DPI, no fan of the voucher program, agreed with the conservative WILL.

In a letter, dated Nov. 25, to Renee Wohlenhaus, deputy chief of the Disability Rights Section of DOJ’s Civil Rights Division, DPI chief legal counsel Janet Jenkins writes that “DPI has concerns regarding its authority to comply with the specific requirements outlined in” the DOJ’s threatening letter. Jenkins seconds WILL’s argument, that the “Wisconsin Supreme Court has consistently held” that School Choice schools remain private, not public.

“The DPI has only limited statutory authority in administering the Choice program,” Jenkins wrote.

Over the past two months, the Justice Department has failed to return a dozen requests for comment by Wisconsin Reporter.

Szafir says DPI’s notice has caused confusion and concern in the School Choice community.

“What are they going to do with schools that do turn the data over? What are they doing to do with the schools that don’t?” Szafir said. “Are they just going to go give everything to the DOJ? Clearly, there is a reason why the Department of Justice wants them to ask these questions.”

School Choice Wisconsin, the statewide advocacy group for school vouchers, charter schools and “innovative new programs centered on parental empowerment,” sent out a notice of its own Thursday, advising choice schools to tread cautiously.

The organization notes that DPI’s request is problematic for the program and individual schools.
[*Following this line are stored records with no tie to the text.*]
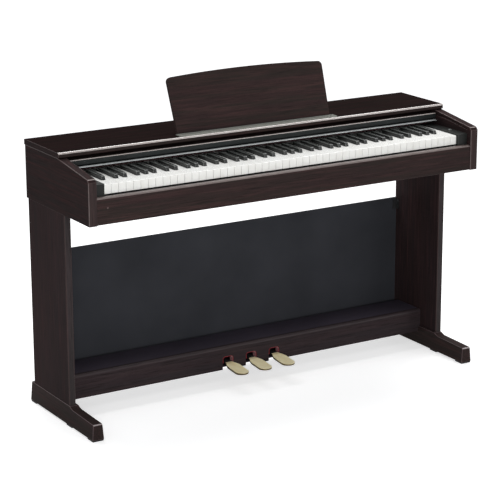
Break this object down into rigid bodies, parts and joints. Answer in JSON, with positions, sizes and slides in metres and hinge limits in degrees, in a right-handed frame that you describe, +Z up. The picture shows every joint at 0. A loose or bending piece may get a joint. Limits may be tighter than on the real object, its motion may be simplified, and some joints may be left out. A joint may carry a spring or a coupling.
{
  "type": "digital piano on stand",
  "caption": "Slim home digital piano: full-length keyboard case on two board legs, with sliding key cover, folding music rest, back panel and pedal box.",
  "frame": {"origin": "on the floor, under the middle of the whole piano's bounding box", "axes": "+X along the keyboard to the player's right, +Y away from the player, +Z up"},
  "size_m": [1.357, 0.422, 0.9858],
  "materials": {
    "rosewood_board": "satin dark rosewood foil",
    "dark_board": "matt dark foil on board",
    "black_plastic": "black moulded plastic",
    "control_plastic": "grey moulded plastic",
    "white_key": "white key plastic, satin gloss",
    "black_key": "black key plastic, semi-matt",
    "pedal_brass": "polished cast brass",
    "black_steel": "black painted steel",
    "runner_plastic": "natural acetal",
    "speaker_steel": "painted pressed steel",
    "circuit_board": "glass-filled board",
    "red_felt": "woven red felt",
    "foot_rubber": "black rubber",
    "ledge_rubber": "ribbed grey rubber",
    "lamp_lens": "tinted lamp lens"
  },
  "bodies": {
    "cabinet": {"top_board": "rosewood_board", "side_panel_left": "rosewood_board", "side_panel_right": "rosewood_board", "front_rail": "rosewood_board", "power_lamp": "lamp_lens", "keybed": "dark_board", "speakers": "speaker_steel", "speaker_grilles": "black_steel", "rear_cover": "dark_board", "connector_panel": "black_plastic", "key_block_right": "black_plastic", "key_block_left": "black_plastic", "fallboard_panel": "black_plastic", "key_frame": "black_steel", "key_felts": "red_felt", "circuit_boards": "circuit_board", "headphone_box": "black_plastic", "music_ledge": "ledge_rubber", "rest_hinges": "black_steel", "leg_left": "rosewood_board", "leg_right": "rosewood_board", "foot_left": "rosewood_board", "foot_right": "rosewood_board", "foot_pads": "foot_rubber", "leg_brackets": "black_steel", "back_panel": "dark_board", "panel_brackets": "black_steel", "pedal_box_front": "rosewood_board", "pedal_box_shell": "dark_board", "pedal_felts": "red_felt", "pedal_frame": "black_steel"},
    "key_cover": {"key_cover": "dark_board", "cover_lip": "black_plastic", "cover_runners": "runner_plastic"},
    "music_rest": {"music_rest": "rosewood_board", "rest_lugs": "black_steel"},
    "rest_supports": {"rest_supports": "black_steel"},
    "power_button": {"power_button": "control_plastic"},
    "voice_button": {"voice_button": "control_plastic"},
    "metronome_button": {"metronome_button": "control_plastic"},
    "volume_slider": {"volume_slider": "control_plastic"},
    "key_c": {"key_c": "white_key"},
    "key_d": {"key_d": "white_key"},
    "key_e": {"key_e": "white_key"},
    "key_f": {"key_f": "white_key"},
    "key_g": {"key_g": "white_key"},
    "key_a": {"key_a": "white_key"},
    "key_b": {"key_b": "white_key"},
    "key_c_sharp": {"key_c_sharp": "black_key"},
    "key_d_sharp": {"key_d_sharp": "black_key"},
    "key_f_sharp": {"key_f_sharp": "black_key"},
    "key_g_sharp": {"key_g_sharp": "black_key"},
    "key_a_sharp": {"key_a_sharp": "black_key"},
    "white_keys_bass": {"white_keys_bass": "white_key"},
    "black_keys_bass": {"black_keys_bass": "black_key"},
    "white_keys_treble": {"white_keys_treble": "white_key"},
    "black_keys_treble": {"black_keys_treble": "black_key"},
    "soft_pedal": {"soft_pedal": "pedal_brass"},
    "sostenuto_pedal": {"sostenuto_pedal": "pedal_brass"},
    "damper_pedal": {"damper_pedal": "pedal_brass"}
  },
  "joints": [
    {"name": "key_cover_slide", "type": "hinge", "parent": "cabinet", "child": "key_cover", "pos_m": [0, 0.06, -0.7084], "axis": [1, 0, 0], "range_deg": [0, 6.8]},
    {"name": "music_rest_fold", "type": "hinge", "parent": "cabinet", "child": "music_rest", "pos_m": [0, 0.0164, 0.8235], "axis": [-1, 0, 0], "range_deg": [0, 70]},
    {"name": "rest_support_fold", "type": "hinge", "parent": "music_rest", "child": "rest_supports", "pos_m": [0, 0.04844, 0.89491], "axis": [1, 0, 0], "range_deg": [0, 134]},
    {"name": "power_button_press", "type": "slide", "parent": "cabinet", "child": "power_button", "axis": [0, 0, -1], "range_m": [0, 0.0015], "stiffness_N_per_m": 400, "springref_m": -0.002},
    {"name": "voice_button_press", "type": "slide", "parent": "cabinet", "child": "voice_button", "axis": [0, 0, -1], "range_m": [0, 0.0015], "stiffness_N_per_m": 400, "springref_m": -0.002},
    {"name": "metronome_button_press", "type": "slide", "parent": "cabinet", "child": "metronome_button", "axis": [0, 0, -1], "range_m": [0, 0.0015], "stiffness_N_per_m": 400, "springref_m": -0.002},
    {"name": "volume_slide", "type": "slide", "parent": "cabinet", "child": "volume_slider", "axis": [0, 1, 0], "range_m": [0, 0.024]},
    {"name": "key_c_press", "type": "hinge", "parent": "cabinet", "child": "key_c", "pos_m": [0, 0.045, 0.732], "axis": [1, 0, 0], "range_deg": [0, 2.5], "stiffness_Nm_per_rad": 0.8, "springref_deg": -20.05},
    {"name": "key_d_press", "type": "hinge", "parent": "cabinet", "child": "key_d", "pos_m": [0, 0.045, 0.732], "axis": [1, 0, 0], "range_deg": [0, 2.5], "stiffness_Nm_per_rad": 0.8, "springref_deg": -20.05},
    {"name": "key_e_press", "type": "hinge", "parent": "cabinet", "child": "key_e", "pos_m": [0, 0.045, 0.732], "axis": [1, 0, 0], "range_deg": [0, 2.5], "stiffness_Nm_per_rad": 0.8, "springref_deg": -20.05},
    {"name": "key_f_press", "type": "hinge", "parent": "cabinet", "child": "key_f", "pos_m": [0, 0.045, 0.732], "axis": [1, 0, 0], "range_deg": [0, 2.5], "stiffness_Nm_per_rad": 0.8, "springref_deg": -20.05},
    {"name": "key_g_press", "type": "hinge", "parent": "cabinet", "child": "key_g", "pos_m": [0, 0.045, 0.732], "axis": [1, 0, 0], "range_deg": [0, 2.5], "stiffness_Nm_per_rad": 0.8, "springref_deg": -20.05},
    {"name": "key_a_press", "type": "hinge", "parent": "cabinet", "child": "key_a", "pos_m": [0, 0.045, 0.732], "axis": [1, 0, 0], "range_deg": [0, 2.5], "stiffness_Nm_per_rad": 0.8, "springref_deg": -20.05},
    {"name": "key_b_press", "type": "hinge", "parent": "cabinet", "child": "key_b", "pos_m": [0, 0.045, 0.732], "axis": [1, 0, 0], "range_deg": [0, 2.5], "stiffness_Nm_per_rad": 0.8, "springref_deg": -20.05},
    {"name": "key_c_sharp_press", "type": "hinge", "parent": "cabinet", "child": "key_c_sharp", "pos_m": [0, 0.045, 0.732], "axis": [1, 0, 0], "range_deg": [0, 2.5], "stiffness_Nm_per_rad": 0.6, "springref_deg": -20.05},
    {"name": "key_d_sharp_press", "type": "hinge", "parent": "cabinet", "child": "key_d_sharp", "pos_m": [0, 0.045, 0.732], "axis": [1, 0, 0], "range_deg": [0, 2.5], "stiffness_Nm_per_rad": 0.6, "springref_deg": -20.05},
    {"name": "key_f_sharp_press", "type": "hinge", "parent": "cabinet", "child": "key_f_sharp", "pos_m": [0, 0.045, 0.732], "axis": [1, 0, 0], "range_deg": [0, 2.5], "stiffness_Nm_per_rad": 0.6, "springref_deg": -20.05},
    {"name": "key_g_sharp_press", "type": "hinge", "parent": "cabinet", "child": "key_g_sharp", "pos_m": [0, 0.045, 0.732], "axis": [1, 0, 0], "range_deg": [0, 2.5], "stiffness_Nm_per_rad": 0.6, "springref_deg": -20.05},
    {"name": "key_a_sharp_press", "type": "hinge", "parent": "cabinet", "child": "key_a_sharp", "pos_m": [0, 0.045, 0.732], "axis": [1, 0, 0], "range_deg": [0, 2.5], "stiffness_Nm_per_rad": 0.6, "springref_deg": -20.05},
    {"name": "white_keys_bass_press", "type": "hinge", "parent": "cabinet", "child": "white_keys_bass", "pos_m": [0, 0.045, 0.732], "axis": [1, 0, 0], "range_deg": [0, 2.5], "stiffness_Nm_per_rad": 18.4, "springref_deg": -20.05},
    {"name": "black_keys_bass_press", "type": "hinge", "parent": "cabinet", "child": "black_keys_bass", "pos_m": [0, 0.045, 0.732], "axis": [1, 0, 0], "range_deg": [0, 2.5], "stiffness_Nm_per_rad": 9.6, "springref_deg": -20.05},
    {"name": "white_keys_treble_press", "type": "hinge", "parent": "cabinet", "child": "white_keys_treble", "pos_m": [0, 0.045, 0.732], "axis": [1, 0, 0], "range_deg": [0, 2.5], "stiffness_Nm_per_rad": 17.6, "springref_deg": -20.05},
    {"name": "black_keys_treble_press", "type": "hinge", "parent": "cabinet", "child": "black_keys_treble", "pos_m": [0, 0.045, 0.732], "axis": [1, 0, 0], "range_deg": [0, 2.5], "stiffness_Nm_per_rad": 9, "springref_deg": -20.05},
    {"name": "soft_pedal_press", "type": "hinge", "parent": "cabinet", "child": "soft_pedal", "pos_m": [0, 0.138, 0.072], "axis": [1, 0, 0], "range_deg": [0, 4.5], "stiffness_Nm_per_rad": 6, "springref_deg": -14.32},
    {"name": "sostenuto_pedal_press", "type": "hinge", "parent": "cabinet", "child": "sostenuto_pedal", "pos_m": [0, 0.138, 0.072], "axis": [1, 0, 0], "range_deg": [0, 4.5], "stiffness_Nm_per_rad": 6, "springref_deg": -14.32},
    {"name": "damper_pedal_press", "type": "hinge", "parent": "cabinet", "child": "damper_pedal", "pos_m": [0, 0.138, 0.072], "axis": [1, 0, 0], "range_deg": [0, 4.5], "stiffness_Nm_per_rad": 6, "springref_deg": -14.32}
  ],
  "couplings": [
    {"joint": "rest_support_fold", "follows": "music_rest_fold", "ratio": 1.9}
  ]
}
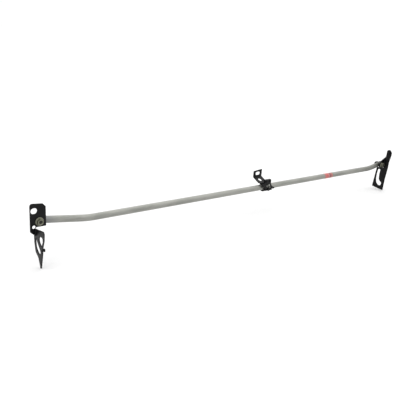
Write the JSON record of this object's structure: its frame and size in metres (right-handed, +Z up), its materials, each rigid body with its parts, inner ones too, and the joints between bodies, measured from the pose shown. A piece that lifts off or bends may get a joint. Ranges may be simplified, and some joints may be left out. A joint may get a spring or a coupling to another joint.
{
  "type": "truck bed cross bar",
  "caption": "Cranked steel tube that spans a truck bed, with a slotted plate bracket bolted to each end and a tie-down clamp that slides along it.",
  "frame": {"origin": "bearing point on the outboard face of the left bracket's wing plate, 24 mm below and 38 mm in front of the left pivot bolt", "axes": "+X along the bar towards the right bracket, +Y away from the brackets' front faces, +Z up"},
  "size_m": [1.5559, 0.0926, 0.1756],
  "materials": {
    "bar_steel": "zinc plated, satin",
    "black_steel": "black powder coat, semi-matte",
    "zinc_steel": "zinc plated",
    "black_plastic": "moulded, fine texture",
    "white_nylon": "satin",
    "black_rubber": "matte",
    "red_film": "printed film"
  },
  "bodies": {
    "bar": {"main_tube": "bar_steel", "label_band": "red_film", "left_front_saddle": "black_plastic", "left_back_saddle": "black_plastic", "left_pivot_bolt": "zinc_steel", "left_crush_sleeve": "zinc_steel", "left_nylon_washer": "white_nylon", "left_back_washer": "black_steel", "left_lock_nut": "black_steel", "left_nut_insert": "white_nylon", "left_end_plug": "black_plastic", "right_front_saddle": "black_plastic", "right_back_saddle": "black_plastic", "right_pivot_bolt": "zinc_steel", "right_crush_sleeve": "zinc_steel", "right_nylon_washer": "white_nylon", "right_back_washer": "black_steel", "right_lock_nut": "black_steel", "right_nut_insert": "white_nylon", "right_end_plug": "black_plastic"},
    "left_bracket_body": {"left_bracket": "black_steel", "left_bracket_stud": "black_steel"},
    "right_bracket_body": {"right_bracket": "black_steel", "right_bracket_stud": "black_steel"},
    "clamp_slider": {"clamp_liner": "black_rubber"},
    "clamp": {"clamp_band": "black_steel", "clamp_strap": "black_steel", "clamp_front_plate": "black_steel", "clamp_left_screw": "black_steel", "clamp_right_screw": "black_steel", "clamp_pinch_screw": "black_steel", "clamp_left_nut": "black_steel", "clamp_right_nut": "black_steel", "clamp_pinch_nut": "black_steel"}
  },
  "joints": [
    {"name": "left_bracket_pivot", "type": "hinge", "parent": "bar", "child": "left_bracket_body", "pos_m": [0.01, 0.038, 0.024], "axis": [0, 1, 0], "range_deg": [-75, 45]},
    {"name": "right_bracket_pivot", "type": "hinge", "parent": "bar", "child": "right_bracket_body", "pos_m": [1.52345, 0.038, 0.01661], "axis": [0, 1, 0], "range_deg": [-45, 75]},
    {"name": "clamp_slide", "type": "slide", "parent": "bar", "child": "clamp_slider", "axis": [1, 0, 0], "range_m": [-0.64, 0.56]},
    {"name": "clamp_turn", "type": "hinge", "parent": "clamp_slider", "child": "clamp", "pos_m": [0.84364, 0.038, 0.00476], "axis": [1, 0, 0], "continuous": true}
  ]
}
Beyond the concerns about protocol and guidance, School Choice Wisconsin warns of the “potential exposure to student and health privacy laws on both the state and federal level.”

“It is clear this request is being driven by the US Department of Justice. The questionable nature of this requirement by US DOJ combined with the dubious use of data by DPI raises too many red flags,” the organization’s letter states. “We believe that the US DOJ misunderstands Wisconsin school choice program and is operating under an unprecedented and inaccurate interpretation of federal disability law that applies only to public entities.”